Will you write out all the entries below exactly?

Rows from a 3D modeling dataset
* Start *
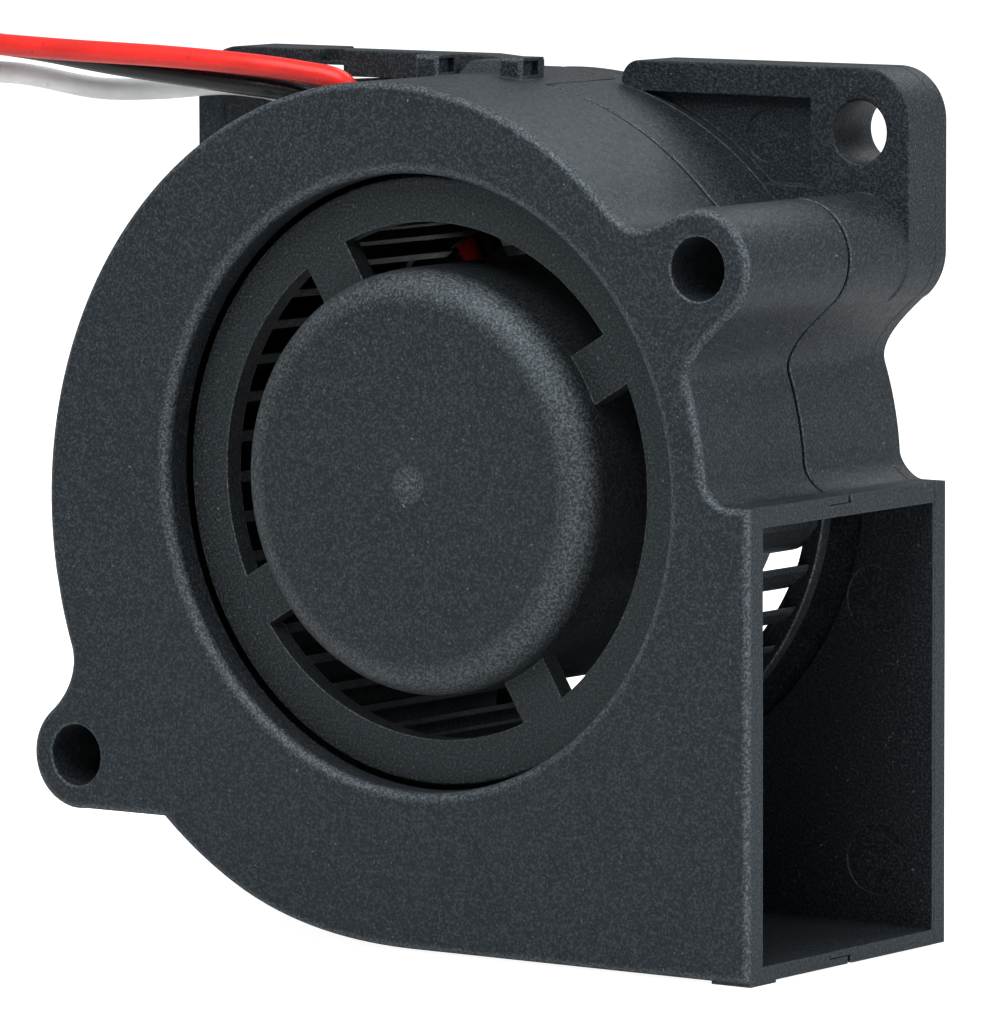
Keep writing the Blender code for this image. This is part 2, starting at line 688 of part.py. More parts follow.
def bearing(workshop, name, bottom):
    """Outer race, inner race and a cage of balls. The inner race turns with the shaft."""
    middle = bottom + BEARING_WIDTH / 2
    groove = BALL_RADIUS + 0.06
    outer = race_profile(BEARING_RADIUS, 2.85, middle, groove)
    inner = race_profile(SHAFT_RADIUS + FINE_CLEARANCE, 2.15, middle, groove)
    turned(workshop, f"{name}_bearing_outer_race", outer, STEEL, steps=28)
    turned(workshop, f"{name}_bearing_inner_race", inner, STEEL, turning=True, steps=28)
    half_h, half_width = 0.25, 0.22
    band = ring(middle - half_h, middle + half_h, BALL_PITCH_RADIUS + half_width,
                BALL_PITCH_RADIUS - half_width)
    cage = turned(workshop, f"{name}_bearing_ball_cage", band, BRASS, steps=21)
    workshop.join(cage, ball_set(workshop, f"{name}_balls", middle))


def ball_set(workshop, name, middle):
    work = bmesh.new()
    for k in range(BALL_COUNT):
        x, z = polar(BALL_PITCH_RADIUS, 360.0 * k / BALL_COUNT)
        spot = Matrix.Translation((x * MM, z * MM, middle * MM))
        bmesh.ops.create_icosphere(work, subdivisions=2, radius=BALL_RADIUS * MM, matrix=spot)
    mesh = bpy.data.meshes.new(name)
    work.to_mesh(mesh)
    work.free()
    return workshop.add(name, mesh, None)


def bearing_tube(workshop):
    """Brass tube that holds both bearings, with a step between them for the spring."""
    seat = BEARING_RADIUS + FINE_CLEARANCE / 2
    bottom, top = 1.0, FRONT_BEARING_H + BEARING_WIDTH + 0.2
    step_low, step_high = REAR_BEARING_H + BEARING_WIDTH + 0.1, FRONT_BEARING_H - 1.6
    profile = [(TUBE_RADIUS, top), (TUBE_RADIUS, bottom), (seat, bottom), (seat, step_low),
               (seat - 0.5, step_low), (seat - 0.5, step_high), (seat, step_high), (seat, top)]
    return turned(workshop, "bearing_tube", profile, BRASS)


def preload_spring(workshop):
    """Coil spring that pushes the front bearing's outer race forwards."""
    wire, turns, per_turn = 0.16, 3.0, 12
    radius = 3.15
    low, high = FRONT_BEARING_H - 1.6 + 0.22, FRONT_BEARING_H - 0.22
    count = int(turns * per_turn)
    path = []
    for i in range(count + 1):
        x, z = polar(radius, 360.0 * turns * i / count)
        path.append((x, z, low + (high - low) * i / count))
    return workshop.add("preload_spring", tube("preload_spring", path, wire, 1), STEEL)


# ---- stator and electronics ---------------------------------------------------------------

def stator_outline(hub, neck, shoe, tip, shoe_half):
    """Four poles round a hub, each a straight neck ending in a wide curved shoe."""
    points = []
    for k in range(POLE_COUNT):
        middle = 360.0 * k / POLE_COUNT
        root_half = math.degrees(math.asin(neck / 2 / hub))
        neck_half = math.degrees(math.asin(neck / 2 / shoe))
        points.append(polar(hub, middle - root_half))
        points.append(polar(shoe, middle - neck_half))
        points.append(polar(shoe + 0.35, middle - shoe_half))
        points += arc((0.0, 0.0), tip, middle - shoe_half, middle + shoe_half, 8)
        points.append(polar(shoe + 0.35, middle + shoe_half))
        points.append(polar(shoe, middle + neck_half))
        points.append(polar(hub, middle + root_half))
        points.append(polar(hub, middle + 180.0 / POLE_COUNT))
    return points


def stator(workshop):
    low, high = STATOR_H
    bore = TUBE_RADIUS + FINE_CLEARANCE
    core = stator_outline(5.5, 2.0, 8.3, POLE_TIP_RADIUS, 36.0)
    insulator = stator_outline(5.5, 2.2, 8.3, 8.9, 30.0)
    sheet = 0.5
    hole = circle((0.0, 0.0), bore)
    workshop.add("stator_core", plate("stator_core", [core, hole], low, high), LAMINATION)
    rear, front = low - sheet - FINE_CLEARANCE, high + FINE_CLEARANCE
    for name, bottom in (("rear_insulator", rear), ("front_insulator", front)):
        workshop.add(name, plate(name, [insulator, hole], bottom, bottom + sheet), BOBBIN)
    for k in range(POLE_COUNT):
        coil(workshop, k)


def coil(workshop, index):
    """One copper winding round a pole, as a rounded ring standing across the pole's neck."""
    low, high = STATOR_H
    inner_width, inner_height, build = 2.5, high - low + 2.0, 0.8
    outer = rounded_box(inner_width + 2 * build, inner_height + 2 * build, 0.9)
    inner = rounded_box(inner_width, inner_height, 0.25, 1)
    mesh = plate(f"coil_{index + 1}", [outer, inner], 5.8, 7.6)
    stand_up = Matrix.Rotation(math.radians(90.0), 4, "Y") @ Matrix.Rotation(math.radians(90.0), 4, "Z")
    lift = Matrix.Translation((0.0, 0.0, (low + high) / 2 * MM))
    turn = Matrix.Rotation(math.radians(360.0 * index / POLE_COUNT), 4, "Z")
    mesh.transform(turn @ lift @ stand_up)
    return workshop.add(f"coil_{index + 1}", mesh, COPPER)


def circuit_board(workshop):
    outlines = [circle((0.0, 0.0), BOARD_RADIUS, 48), circle((0.0, 0.0), TUBE_RADIUS + 1.0, 32)]
    return workshop.add("circuit_board", plate("circuit_board", outlines, *BOARD_H), BOARD_GREEN)


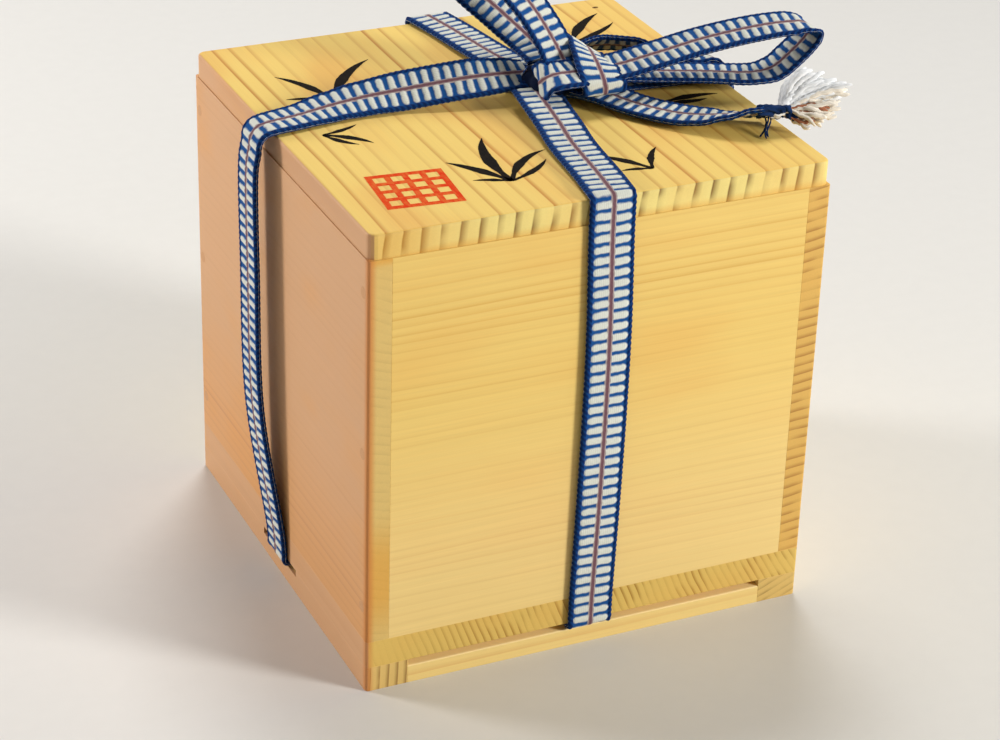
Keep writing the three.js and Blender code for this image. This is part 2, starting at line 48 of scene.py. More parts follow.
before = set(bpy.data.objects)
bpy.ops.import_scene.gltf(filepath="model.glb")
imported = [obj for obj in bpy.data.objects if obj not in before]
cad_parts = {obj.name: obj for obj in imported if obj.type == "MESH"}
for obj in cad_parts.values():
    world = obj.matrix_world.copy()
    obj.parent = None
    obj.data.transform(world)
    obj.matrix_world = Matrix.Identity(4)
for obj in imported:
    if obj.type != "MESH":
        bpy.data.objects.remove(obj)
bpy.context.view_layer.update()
* End *
_Response to this exercise_
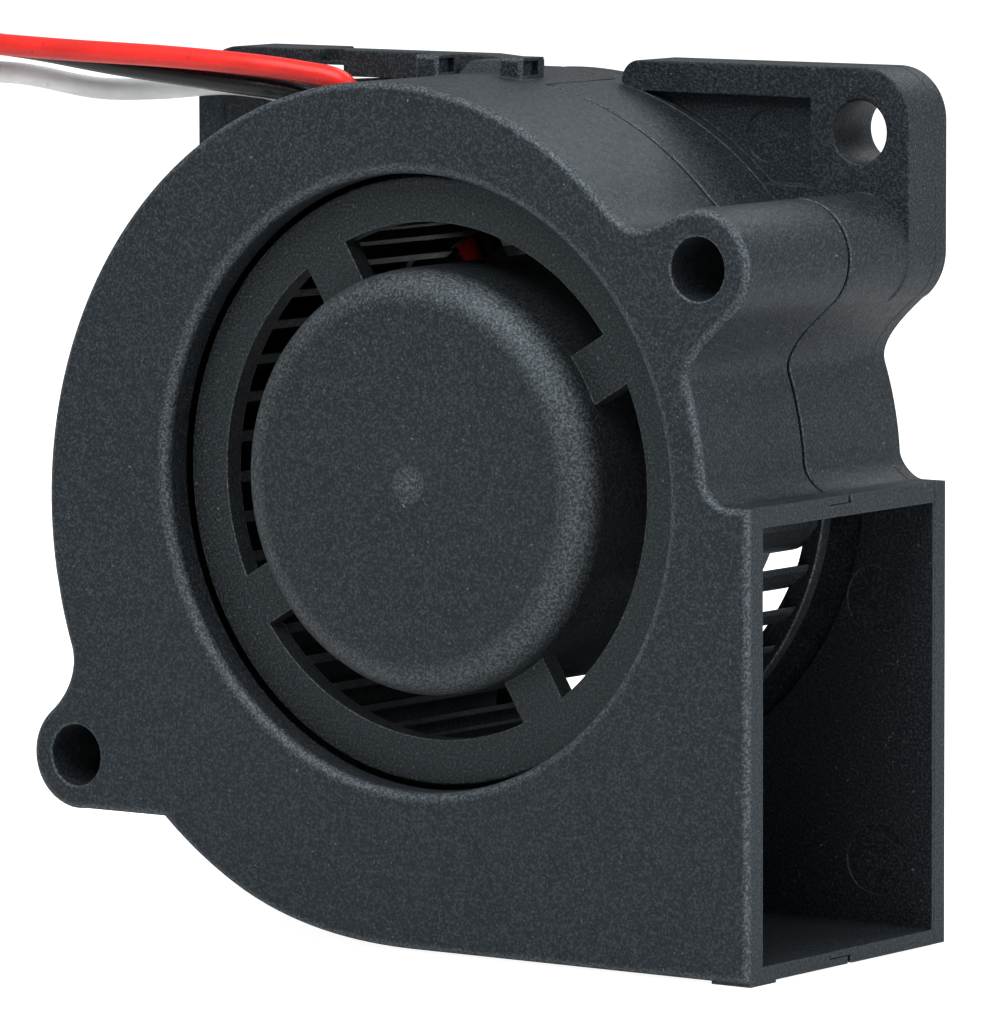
Keep writing the Blender code for this image. This is part 2, starting at line 688 of part.py. More parts follow.
def bearing(workshop, name, bottom):
    """Outer race, inner race and a cage of balls. The inner race turns with the shaft."""
    middle = bottom + BEARING_WIDTH / 2
    groove = BALL_RADIUS + 0.06
    outer = race_profile(BEARING_RADIUS, 2.85, middle, groove)
    inner = race_profile(SHAFT_RADIUS + FINE_CLEARANCE, 2.15, middle, groove)
    turned(workshop, f"{name}_bearing_outer_race", outer, STEEL, steps=28)
    turned(workshop, f"{name}_bearing_inner_race", inner, STEEL, turning=True, steps=28)
    half_h, half_width = 0.25, 0.22
    band = ring(middle - half_h, middle + half_h, BALL_PITCH_RADIUS + half_width,
                BALL_PITCH_RADIUS - half_width)
    cage = turned(workshop, f"{name}_bearing_ball_cage", band, BRASS, steps=21)
    workshop.join(cage, ball_set(workshop, f"{name}_balls", middle))


def ball_set(workshop, name, middle):
    work = bmesh.new()
    for k in range(BALL_COUNT):
        x, z = polar(BALL_PITCH_RADIUS, 360.0 * k / BALL_COUNT)
        spot = Matrix.Translation((x * MM, z * MM, middle * MM))
        bmesh.ops.create_icosphere(work, subdivisions=2, radius=BALL_RADIUS * MM, matrix=spot)
    mesh = bpy.data.meshes.new(name)
    work.to_mesh(mesh)
    work.free()
    return workshop.add(name, mesh, None)


def bearing_tube(workshop):
    """Brass tube that holds both bearings, with a step between them for the spring."""
    seat = BEARING_RADIUS + FINE_CLEARANCE / 2
    bottom, top = 1.0, FRONT_BEARING_H + BEARING_WIDTH + 0.2
    step_low, step_high = REAR_BEARING_H + BEARING_WIDTH + 0.1, FRONT_BEARING_H - 1.6
    profile = [(TUBE_RADIUS, top), (TUBE_RADIUS, bottom), (seat, bottom), (seat, step_low),
               (seat - 0.5, step_low), (seat - 0.5, step_high), (seat, step_high), (seat, top)]
    return turned(workshop, "bearing_tube", profile, BRASS)


def preload_spring(workshop):
    """Coil spring that pushes the front bearing's outer race forwards."""
    wire, turns, per_turn = 0.16, 3.0, 12
    radius = 3.15
    low, high = FRONT_BEARING_H - 1.6 + 0.22, FRONT_BEARING_H - 0.22
    count = int(turns * per_turn)
    path = []
    for i in range(count + 1):
        x, z = polar(radius, 360.0 * turns * i / count)
        path.append((x, z, low + (high - low) * i / count))
    return workshop.add("preload_spring", tube("preload_spring", path, wire, 1), STEEL)


# ---- stator and electronics ---------------------------------------------------------------

def stator_outline(hub, neck, shoe, tip, shoe_half):
    """Four poles round a hub, each a straight neck ending in a wide curved shoe."""
    points = []
    for k in range(POLE_COUNT):
        middle = 360.0 * k / POLE_COUNT
        root_half = math.degrees(math.asin(neck / 2 / hub))
        neck_half = math.degrees(math.asin(neck / 2 / shoe))
        points.append(polar(hub, middle - root_half))
        points.append(polar(shoe, middle - neck_half))
        points.append(polar(shoe + 0.35, middle - shoe_half))
        points += arc((0.0, 0.0), tip, middle - shoe_half, middle + shoe_half, 8)
        points.append(polar(shoe + 0.35, middle + shoe_half))
        points.append(polar(shoe, middle + neck_half))
        points.append(polar(hub, middle + root_half))
        points.append(polar(hub, middle + 180.0 / POLE_COUNT))
    return points


def stator(workshop):
    low, high = STATOR_H
    bore = TUBE_RADIUS + FINE_CLEARANCE
    core = stator_outline(5.5, 2.0, 8.3, POLE_TIP_RADIUS, 36.0)
    insulator = stator_outline(5.5, 2.2, 8.3, 8.9, 30.0)
    sheet = 0.5
    hole = circle((0.0, 0.0), bore)
    workshop.add("stator_core", plate("stator_core", [core, hole], low, high), LAMINATION)
    rear, front = low - sheet - FINE_CLEARANCE, high + FINE_CLEARANCE
    for name, bottom in (("rear_insulator", rear), ("front_insulator", front)):
        workshop.add(name, plate(name, [insulator, hole], bottom, bottom + sheet), BOBBIN)
    for k in range(POLE_COUNT):
        coil(workshop, k)


def coil(workshop, index):
    """One copper winding round a pole, as a rounded ring standing across the pole's neck."""
    low, high = STATOR_H
    inner_width, inner_height, build = 2.5, high - low + 2.0, 0.8
    outer = rounded_box(inner_width + 2 * build, inner_height + 2 * build, 0.9)
    inner = rounded_box(inner_width, inner_height, 0.25, 1)
    mesh = plate(f"coil_{index + 1}", [outer, inner], 5.8, 7.6)
    stand_up = Matrix.Rotation(math.radians(90.0), 4, "Y") @ Matrix.Rotation(math.radians(90.0), 4, "Z")
    lift = Matrix.Translation((0.0, 0.0, (low + high) / 2 * MM))
    turn = Matrix.Rotation(math.radians(360.0 * index / POLE_COUNT), 4, "Z")
    mesh.transform(turn @ lift @ stand_up)
    return workshop.add(f"coil_{index + 1}", mesh, COPPER)


def circuit_board(workshop):
    outlines = [circle((0.0, 0.0), BOARD_RADIUS, 48), circle((0.0, 0.0), TUBE_RADIUS + 1.0, 32)]
    return workshop.add("circuit_board", plate("circuit_board", outlines, *BOARD_H), BOARD_GREEN)


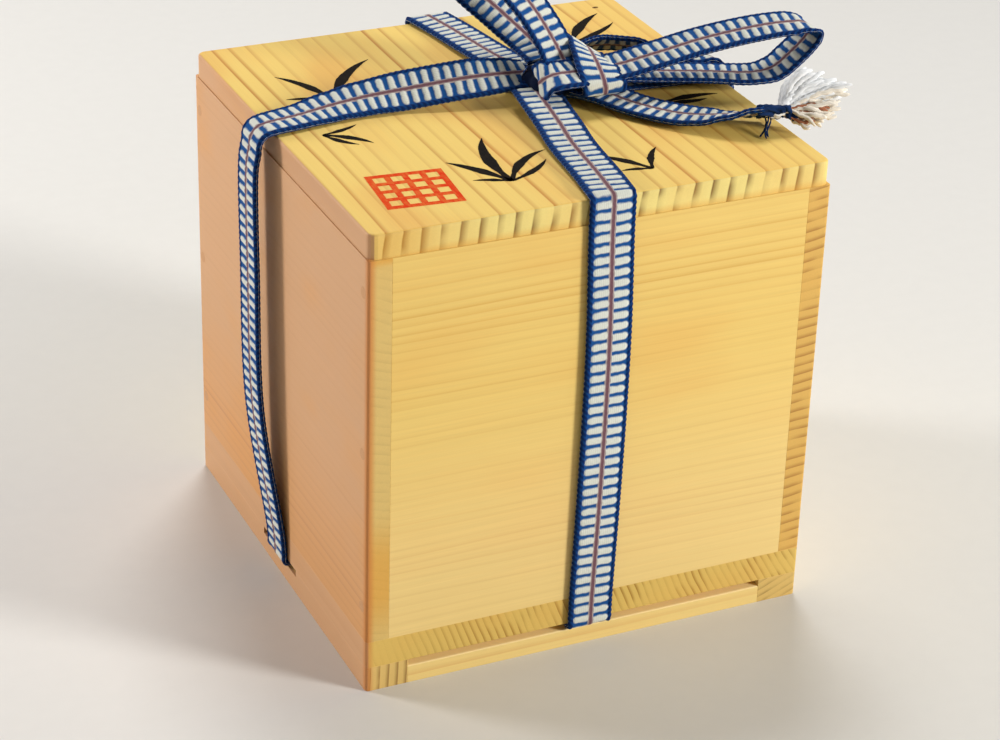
Keep writing the three.js and Blender code for this image. This is part 2, starting at line 48 of scene.py. More parts follow.
before = set(bpy.data.objects)
bpy.ops.import_scene.gltf(filepath="model.glb")
imported = [obj for obj in bpy.data.objects if obj not in before]
cad_parts = {obj.name: obj for obj in imported if obj.type == "MESH"}
for obj in cad_parts.values():
    world = obj.matrix_world.copy()
    obj.parent = None
    obj.data.transform(world)
    obj.matrix_world = Matrix.Identity(4)
for obj in imported:
    if obj.type != "MESH":
        bpy.data.objects.remove(obj)
bpy.context.view_layer.update()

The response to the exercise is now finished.